俺も用事があるから、とアイツより先に外へ出て事務所の前に行く。
事務所の前、と言っても用があるのは事務所じゃなくてアイツだ。


挨拶を済ませているのだろう、少ししたら出てくるのが見えた。
俺は何事も無かったかのように挨拶をかわし、ラビチャのIDを聞く。

最初こそ面倒くさそうだったが、メンバーのリーダーと連絡が取れるのは確かに今後の為になるか、と納得しIDを交換してくれた。
用事は何か、と聞かれたが、素直に答えるのも面白くないから謎を残して寮の方へと歩き出す。
暇な時にからかってやろう、そう思いながら新しく追加された瑠璃華御崎の文字を見た。たった数文字のその羅列に、自然と口角が上がっていることも気付かないまま寮のリビングに戻ると、リクが大和さん惜しい!と迎え入れてくれた。


「御崎さんもう行っちゃいましたよ!」

「おー、そこですれ違ったわ」


ラビチャ交換した事は教えないし、仮に知られても俺にアイツのIDを聞かれたところで教える気は無い。まぁコイツらも聞きたかったらそのうち聞くだろうしな。フリスビーは自分で取りに行くもんだ。


「なーヤマさん、なんかいい事あった?怖いくらいニヤけてる」


コイツ意外と人の表情とか仕草とか、周りの事よく見えてるんだよな、まぁ今に限ってはいいんだか悪いんだか……。
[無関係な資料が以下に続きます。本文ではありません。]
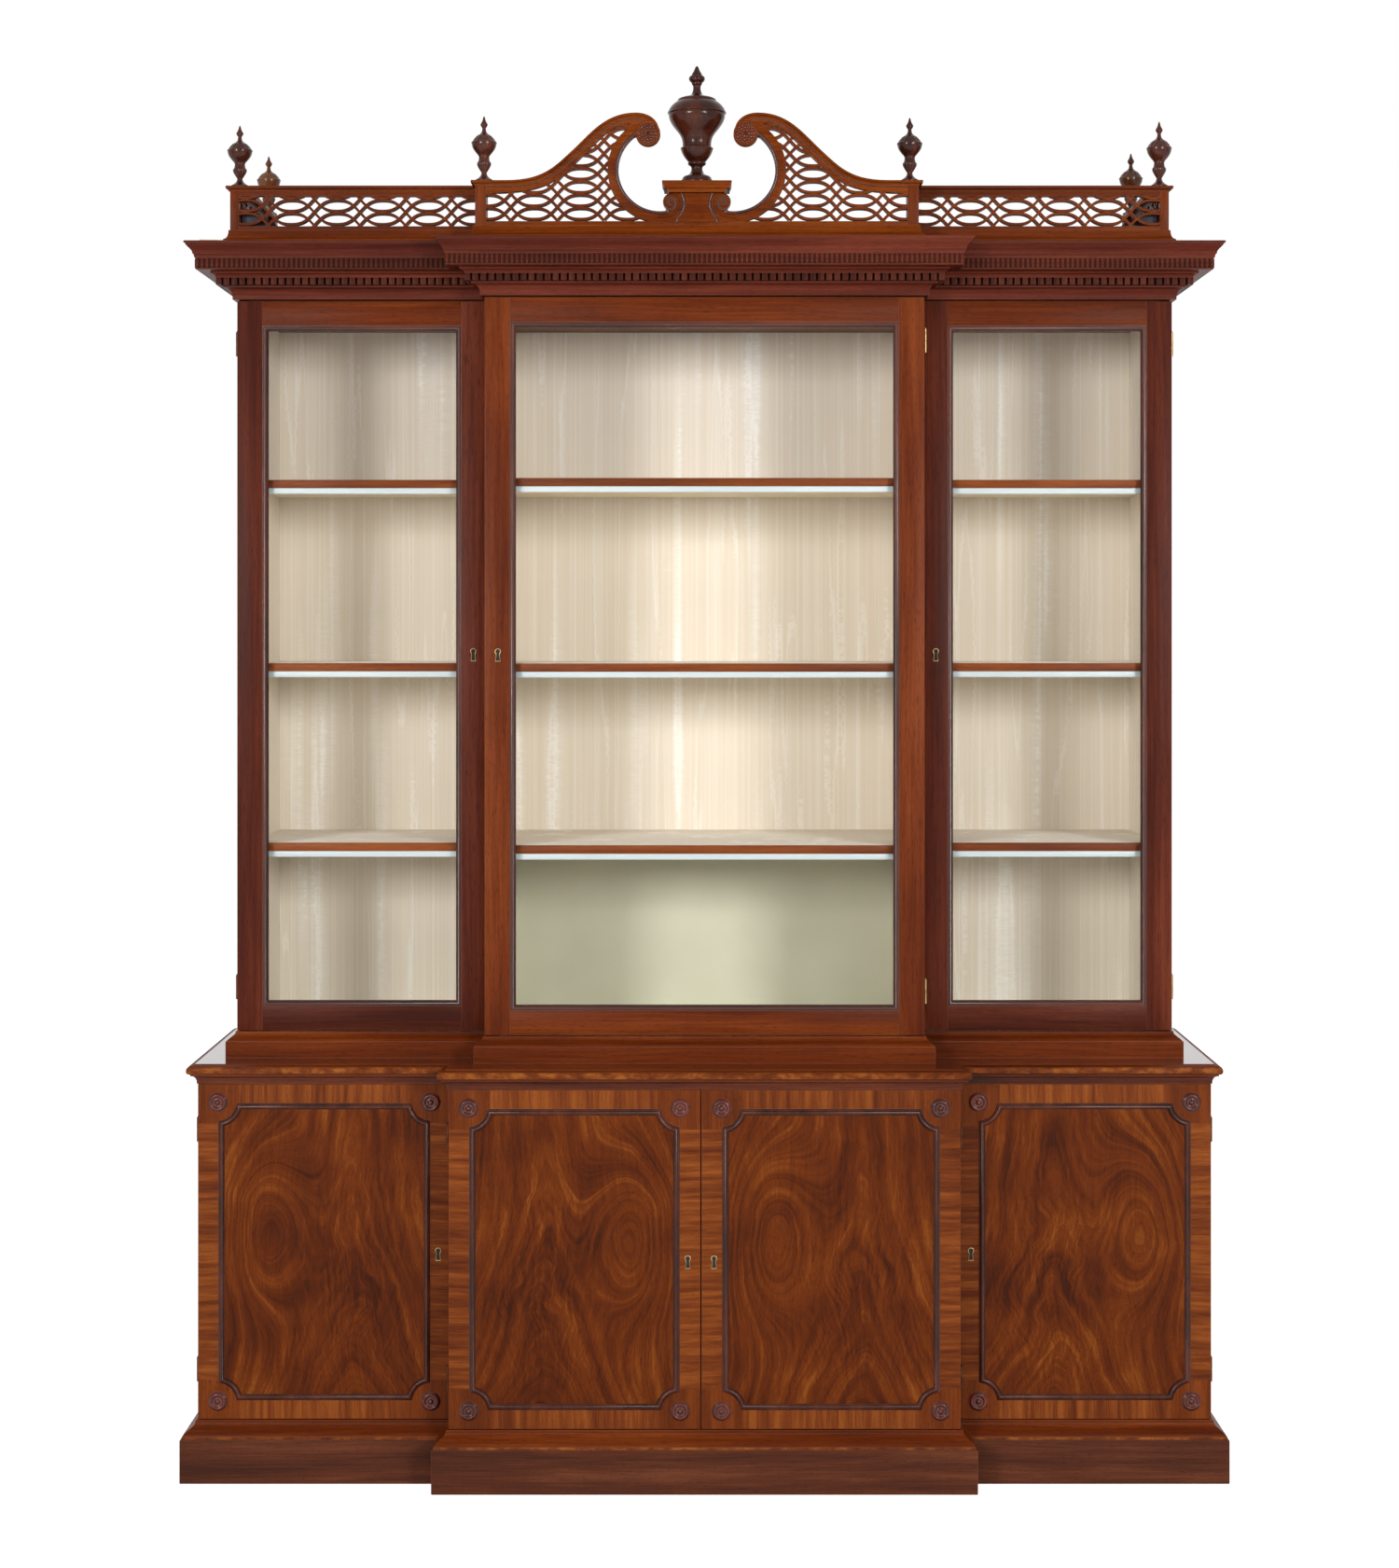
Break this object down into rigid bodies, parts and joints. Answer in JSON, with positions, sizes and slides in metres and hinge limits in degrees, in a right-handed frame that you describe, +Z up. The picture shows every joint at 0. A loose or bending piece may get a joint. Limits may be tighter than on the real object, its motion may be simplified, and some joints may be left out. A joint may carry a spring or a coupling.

「いい事は特に無いが、これからするいい事を考えてるぞー。さっき俺の写メ勝手に撮ったヤツにどんな制裁を加えようかってな」

「!!お、俺、もう寝る!」

「おっと~逃がさないぞ~?」


肩に腕を回すと至近距離で満面の笑み。


「ヤマさんこえーって!」

「二階堂さん、ストップ、もう夜も遅いんですからやかましくしないでください。撮った四葉さんも四葉さんですよ、それは自業自得です」

「ハイハイ」

「うう……いおりんんん~」

「私に泣き付かないでください」


アイツが帰ってからはまたいつもの日常に戻った感じがする。
もうそろそろ番組も終わりそうだし風呂の準備でもすっかな。


「ヤマト」

「ん?どうしたナギ」

「ワタシ、今までで一番胸が熱いデス」

「そうか、明日オフだよな?病院行ってこい」

「NO!違いマス!」


あー、これは面倒くさそうな予感がする……と言うか面倒くさそうな予感しかしない。